Il colla une série d’étiquettes. C’était des bocaux de sauce rapidement périssables mais que les cuisiniers aimaient bien avoir d’avance pour quelques jours car elle entrait dans plusieurs préparations ; le genre de sauce susceptible d’avoir participé à la plupart des plats de la veille. Des apprentis emportèrent silencieusement une vingtaine de pots, parmi les plus anciens de l’armoire froide, en vérifiant ostensiblement la date.

Il aplatissait du doigt une étiquette quand il remarqua la date de péremption, en petit et verticalement, sur le bord de l’étiquette, la date du 28 juin 2051, trop loin après la fabrication. Il la rapprocha de ses yeux, et reposa le pot en verre. Cédric suffoquait comme si ses poumons avaient rétréci.
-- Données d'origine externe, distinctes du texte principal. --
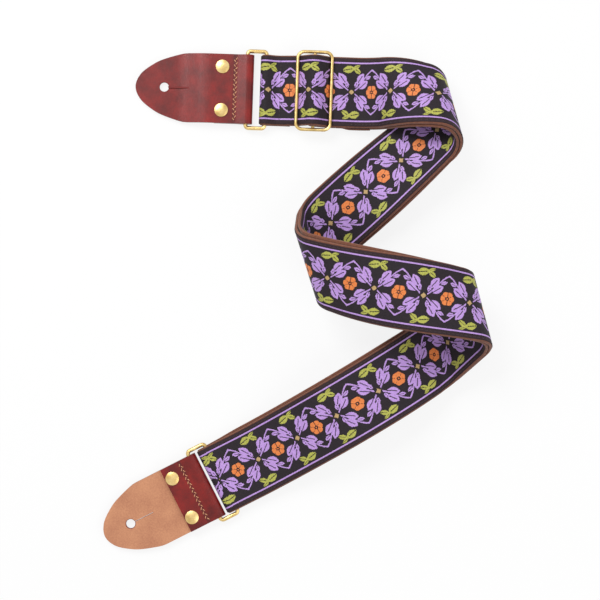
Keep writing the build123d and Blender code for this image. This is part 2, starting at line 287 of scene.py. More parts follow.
def strip(name, stops, width, faces, run_on, drift):
    """Closed band of cloth with rounded edges.

    faces gives the distances of its two faces at a stop; for a length along the lay, run_on gives
    the length along the cloth, and drift how far the band has moved sideways.
    The UV map holds the place on the flat cloth: across and along, in metres.
    """
    rounding = 5
    verts, coordinates = [], []
    for stop in stops:
        near, far = faces(stop)
        middle, half = (near + far) / 2, (far - near) / 2
        radius = min(abs(half), 0.95)
        flat = width / 2 - radius
        ring = []
        for index in range(CLOTH_COLUMNS + 1):
            ring.append((flat * (2 * index / CLOTH_COLUMNS - 1), far))
        for index in range(1, rounding):
            angle = math.pi * (0.5 - index / rounding)
            ring.append((flat + radius * math.cos(angle), middle + half * math.sin(angle)))
        for index in range(CLOTH_COLUMNS + 1):
            ring.append((flat * (1 - 2 * index / CLOTH_COLUMNS), near))
        for index in range(1, rounding):
            angle = math.pi * (-0.5 - index / rounding)
            ring.append((-flat + radius * math.cos(angle), middle + half * math.sin(angle)))
        side = drift(stop.walked)
        for across, out in ring:
            verts.append((stop.point(across + side, out) + SHIFT) * MM)
            coordinates.append((across * MM, run_on(stop.walked + across * stop.slope) * MM))
    size = len(ring)
    polygons = []
    for row in range(len(stops) - 1):
        for index in range(size):
            after = (index + 1) % size
            quad = (index, after, after + size, index + size)
            polygons.append([row * size + corner for corner in quad])
    last = (len(stops) - 1) * size
    polygons.append(list(range(size))[::-1])
    polygons.append([last + index for index in range(size)])
    mesh = bpy.data.meshes.new(name)
    mesh.from_pydata(verts, [], polygons)
    layer = mesh.uv_layers.new(name="UVMap")
    for loop in mesh.loops:
        layer.data[loop.index].uv = coordinates[loop.vertex_index]
    work = bmesh.new()
    work.from_mesh(mesh)
    bmesh.ops.recalc_face_normals(work, faces=work.faces)
    work.to_mesh(mesh)
    work.free()
    mesh.shade_smooth()
    mesh.set_sharp_from_angle(angle=math.radians(60))
    return add_object(name, mesh)


# Colours and materials -----------------------------------------------------------------------


def colour(code):
    """Linear colour of an sRGB hex value."""
    parts = [int(code[index : index + 2], 16) / 255 for index in (1, 3, 5)]
    linear = [c / 12.92 if c <= 0.04045 else ((c + 0.055) / 1.055) ** 2.4 for c in parts]
    return (*linear, 1.0)


def put(tree, kind, inputs=(), **settings):
    """Adds a node with its settings, its values and its links, and gives its first output."""
    node = tree.nodes.new(kind)
    for key, value in settings.items():
        setattr(node, key, value)
    for key, value in dict(inputs).items():
        if isinstance(value, bpy.types.NodeSocket):
            tree.links.new(value, node.inputs[key])
        else:
            node.inputs[key].default_value = value
    return node.outputs[0] if node.outputs else node


def new_material(name, **values):
    """A material with a Principled shader whose plain values are set on its own sockets."""
    material = bpy.data.materials.new(name)
    material.use_nodes = True
    tree = material.node_tree
    tree.nodes.clear()
    shader = put(tree, "ShaderNodeBsdfPrincipled")
    put(tree, "ShaderNodeOutputMaterial", {"Surface": shader})
    for key, value in values.items():
        shader.node.inputs[key.replace("_", " ")].default_value = value
    return material, tree, shader.node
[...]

Il regarda la machine à tirer les étiquettes et chercha fébrilement le paramètre « date du jour » puis les archives d’impression, puis le contenu de l’armoire frigorifique. Depuis la coupure électrique tous les pots datés par l’apprenti avaient un mois en trop, étaient stockés chronologiquement puis utilisés par des cuisiniers qui ne se fiaient qu’aux dates de péremption pour les ouvrir par dizaines, comme la veille. Il renversa la totalité des bocaux en se jetant contre l’armoire. Il poussa les derniers au sol où ils éclaboussèrent les cuisiniers qui accourraient. Cédric prit alors la machine à sceller entre ses mains, la pressa contre lui, l’arracha du mur en la brandissant au-dessus de sa tête en traînant son ruban d’étiquettes, puis la jeta en hurlant sur le carrelage où ses morceaux rebondirent en gerbes dans la sauce.